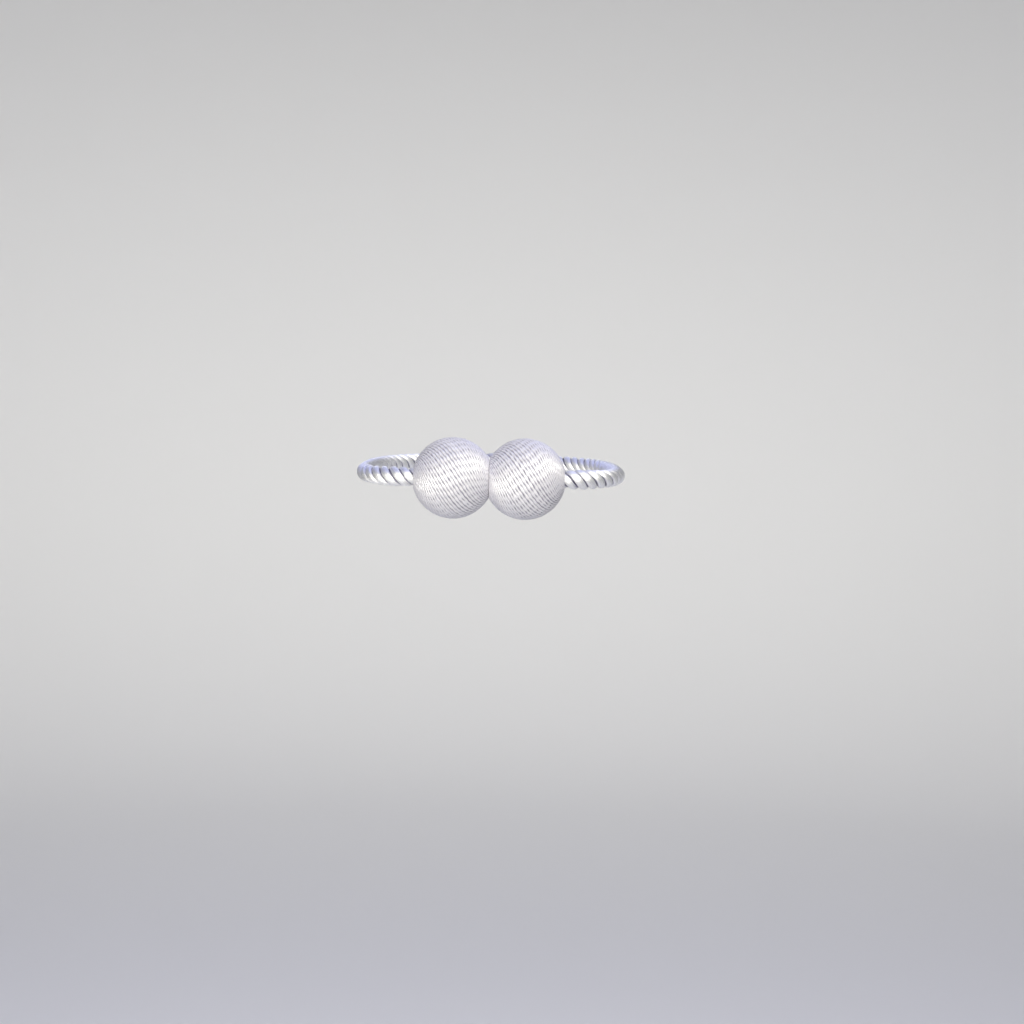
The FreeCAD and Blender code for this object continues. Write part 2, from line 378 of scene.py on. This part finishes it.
def wood_material():
    """Pale turned wood with long soft grain."""
    material, tree, shader = new_material("turned_wood")
    grain = add_noise(tree, stretch_places(tree, object_places(tree), GRAIN_SCALE), GRAIN_DETAIL)
    feed(tree, shader, {
        "Base Color": add_ramp(tree, grain, (GRAIN_START, WOOD_DARK), (GRAIN_END, WOOD_LIGHT)),
        "Roughness": WOOD_ROUGHNESS,
        "Normal": add_bump(tree, grain, GRAIN_STRENGTH, GRAIN_HEIGHT),
    })
    return material


def nickel_material():
    """Bright nickel plate with faint cloudy polish marks."""
    material, tree, shader = new_material("nickel_plate")
    marks = add_noise(tree, object_places(tree), POLISH_DETAIL, POLISH_SCALE)
    feed(tree, shader, {
        "Base Color": (*NICKEL_COLOUR, 1.0),
        "Metallic": 1.0,
        "Roughness": bring_to_range(tree, marks, end=POLISH_RANGE),
    })
    return material


def paper_material():
    """The pale floor and backdrop."""
    material, tree, shader = new_material("backdrop_paper")
    feed(tree, shader, {"Base Color": (*PAPER_COLOUR, 1.0), "Roughness": PAPER_ROUGHNESS})
    return material


def add_object(name, points, faces, material):
    """A smooth-shaded mesh object from points and a list of faces."""
    mesh = bpy.data.meshes.new(name)
    mesh.from_pydata(points.tolist(), [], faces)
    mesh.shade_smooth()
    mesh.materials.append(material)
    made = bpy.data.objects.new(name, mesh)
    bpy.context.scene.collection.objects.link(made)
    return made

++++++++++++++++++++

Problem description = Write the material out exactly, with nothing left out.

Task response =
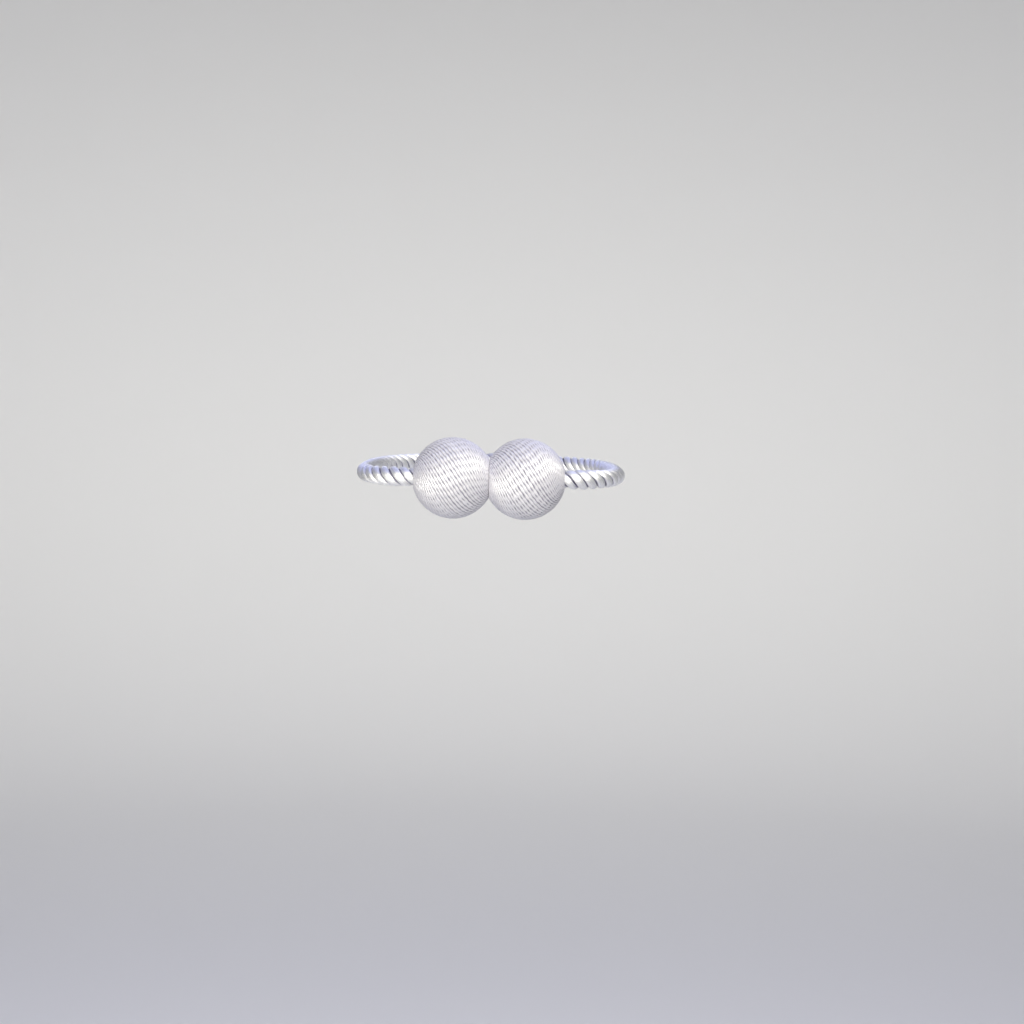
The FreeCAD and Blender code for this object continues. Write part 2, from line 378 of scene.py on. This part finishes it.
def wood_material():
    """Pale turned wood with long soft grain."""
    material, tree, shader = new_material("turned_wood")
    grain = add_noise(tree, stretch_places(tree, object_places(tree), GRAIN_SCALE), GRAIN_DETAIL)
    feed(tree, shader, {
        "Base Color": add_ramp(tree, grain, (GRAIN_START, WOOD_DARK), (GRAIN_END, WOOD_LIGHT)),
        "Roughness": WOOD_ROUGHNESS,
        "Normal": add_bump(tree, grain, GRAIN_STRENGTH, GRAIN_HEIGHT),
    })
    return material


def nickel_material():
    """Bright nickel plate with faint cloudy polish marks."""
    material, tree, shader = new_material("nickel_plate")
    marks = add_noise(tree, object_places(tree), POLISH_DETAIL, POLISH_SCALE)
    feed(tree, shader, {
        "Base Color": (*NICKEL_COLOUR, 1.0),
        "Metallic": 1.0,
        "Roughness": bring_to_range(tree, marks, end=POLISH_RANGE),
    })
    return material


def paper_material():
    """The pale floor and backdrop."""
    material, tree, shader = new_material("backdrop_paper")
    feed(tree, shader, {"Base Color": (*PAPER_COLOUR, 1.0), "Roughness": PAPER_ROUGHNESS})
    return material


def add_object(name, points, faces, material):
    """A smooth-shaded mesh object from points and a list of faces."""
    mesh = bpy.data.meshes.new(name)
    mesh.from_pydata(points.tolist(), [], faces)
    mesh.shade_smooth()
    mesh.materials.append(material)
    made = bpy.data.objects.new(name, mesh)
    bpy.context.scene.collection.objects.link(made)
    return made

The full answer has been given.